The ultimate everyman, Homer is also arguably the most quotable characters in television history, here's a mere sampling of his classic lines: 

"I am so smart! I am so smart! S-M-R-T!"

"To alcohol! The cause of, and solution to, all of life's problems."

"If you don't like your job, you don't strike. You just go in every day and do it really half-assed. That's the American way."

"Operator! Give me the number for 911!"


1. Marge Simpson

The woman with hair by Frank Lloyd Wright (according to Apu), there's nobody quite like Marge Simpson (Julie Kavner). Wife to Homer and mother to Lisa, Bart, and Maggie, Marge is often thought of as a simple housewife, but as "The Simpsons" has proven time and again, Marge is more multi-dimensional than just about anyone else on the show. One of her best episodes, the underrated gem "Scenes From the Class Struggle in Springfield" (Season 7, Episode 14), shows Marge's desperation to fit in to elevate herself above her humdrum middle class life, before realizing that the real magic of her life lies in the love of her beautiful family.

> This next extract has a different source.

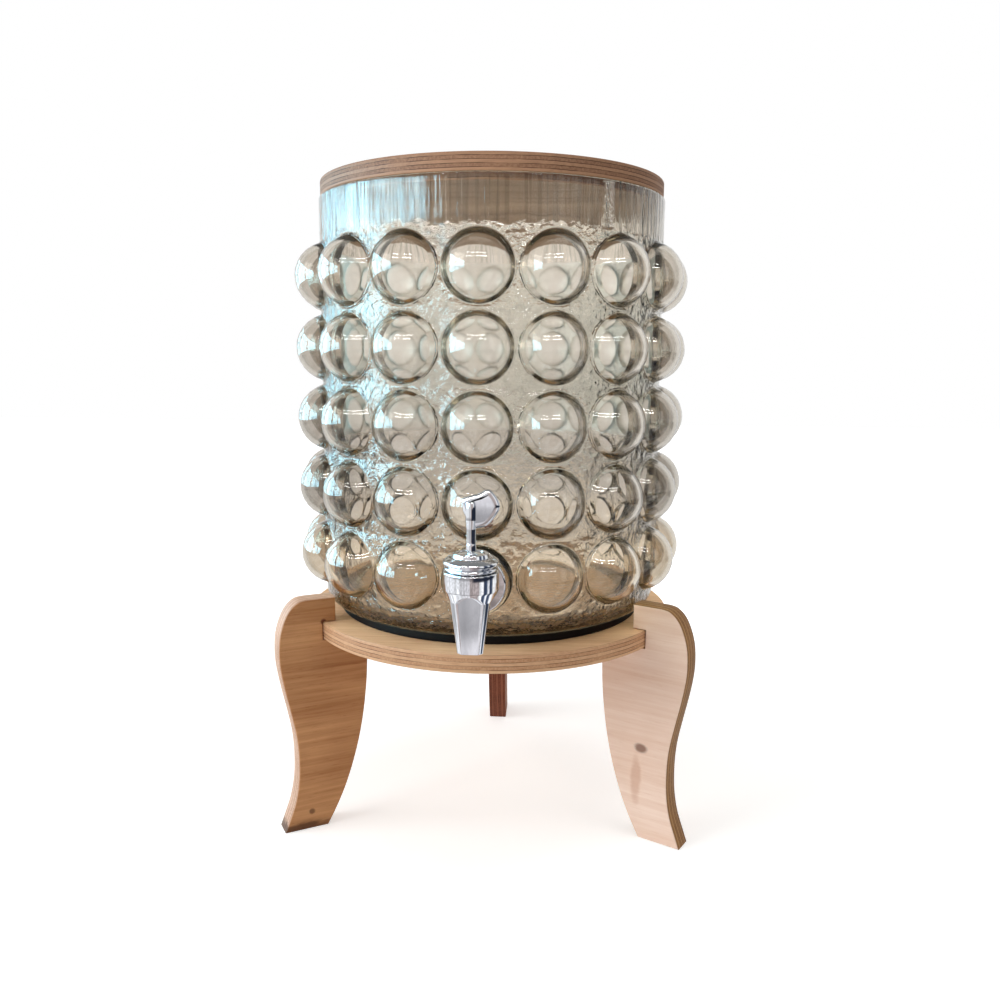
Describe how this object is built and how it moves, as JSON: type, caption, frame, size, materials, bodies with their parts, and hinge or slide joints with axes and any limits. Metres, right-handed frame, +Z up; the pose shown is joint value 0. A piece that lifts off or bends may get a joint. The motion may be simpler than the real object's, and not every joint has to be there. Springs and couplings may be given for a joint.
{
  "type": "glass water dispenser",
  "caption": "Round bubble-glass jar with a flat plywood lid and a chrome quarter-turn tap at its foot, standing on a round plywood board with curved radial legs.",
  "frame": {"origin": "on the floor plane, under the middle of the object's box; the jar's axis is 6.1 mm behind it because the tap reaches further forward than the back leg reaches back", "axes": "+Z up; the tap and its spout face -Y; +X to the right seen from the tap"},
  "size_m": [0.2386, 0.2806, 0.3716],
  "materials": {
    "glass": "clear pressed glass with a pale straw and olive tint, polished",
    "lid_wood": "stained birch plywood, dark brown edge with one ochre ply",
    "board_wood": "birch plywood under thin clear varnish, fine ply lines on the edge",
    "leg_wood": "birch plywood under thin clear varnish, grain across the leg",
    "pad_rubber": "matt black foam rubber",
    "seal_rubber": "black moulded rubber",
    "chrome": "bright chrome plate",
    "plug_brass": "turned brass",
    "nut_steel": "turned steel",
    "pin_steel": "plain steel wire"
  },
  "bodies": {
    "stand": {"stand_board": "board_wood", "leg_left": "leg_wood", "leg_right": "leg_wood", "leg_back": "leg_wood", "leg_pin_left": "pin_steel", "leg_pin_right": "pin_steel", "leg_pin_back": "pin_steel", "jar_pad": "pad_rubber"},
    "jar": {"glass_jar": "glass", "tap_body": "chrome", "tap_bonnet": "chrome", "outer_washer": "seal_rubber", "inner_washer": "seal_rubber", "shank_nut": "nut_steel"},
    "lid": {"lid_board": "lid_wood", "lid_plug": "lid_wood"},
    "tap_valve": {"tap_plug": "plug_brass", "tap_key": "chrome", "key_pin": "chrome", "o_ring_upper": "seal_rubber", "o_ring_lower": "seal_rubber"}
  },
  "joints": [
    {"name": "jar_lift", "type": "slide", "parent": "stand", "child": "jar", "axis": [0, 0, 1], "range_m": [0, 0.04]},
    {"name": "lid_lift", "type": "slide", "parent": "jar", "child": "lid", "axis": [0, 0, 1], "range_m": [0, 0.1]},
    {"name": "tap_turn", "type": "hinge", "parent": "jar", "child": "tap_valve", "pos_m": [0, -0.12681, 0.161], "axis": [0, 0, -1], "range_deg": [0, 90]}
  ]
}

Though sometimes the citizens of Springfield get frustrated with Marge — whenever she gets up to speak at town hall meetings, the groans are audible — she's almost always right, such as when she knew the monorail was no good in the phenomenal "Marge vs. The Monorail" (Season 4, Episode 12). While a lot of the humor comes from other characters (though Marge still has plenty of jokes for herself, and "I just think they're neat!" is an all-time quotable line), the heart of the show undeniably runs through the amazing blue-haired matriarch of the Simpsons family, making her the single greatest character in "The Simpsons."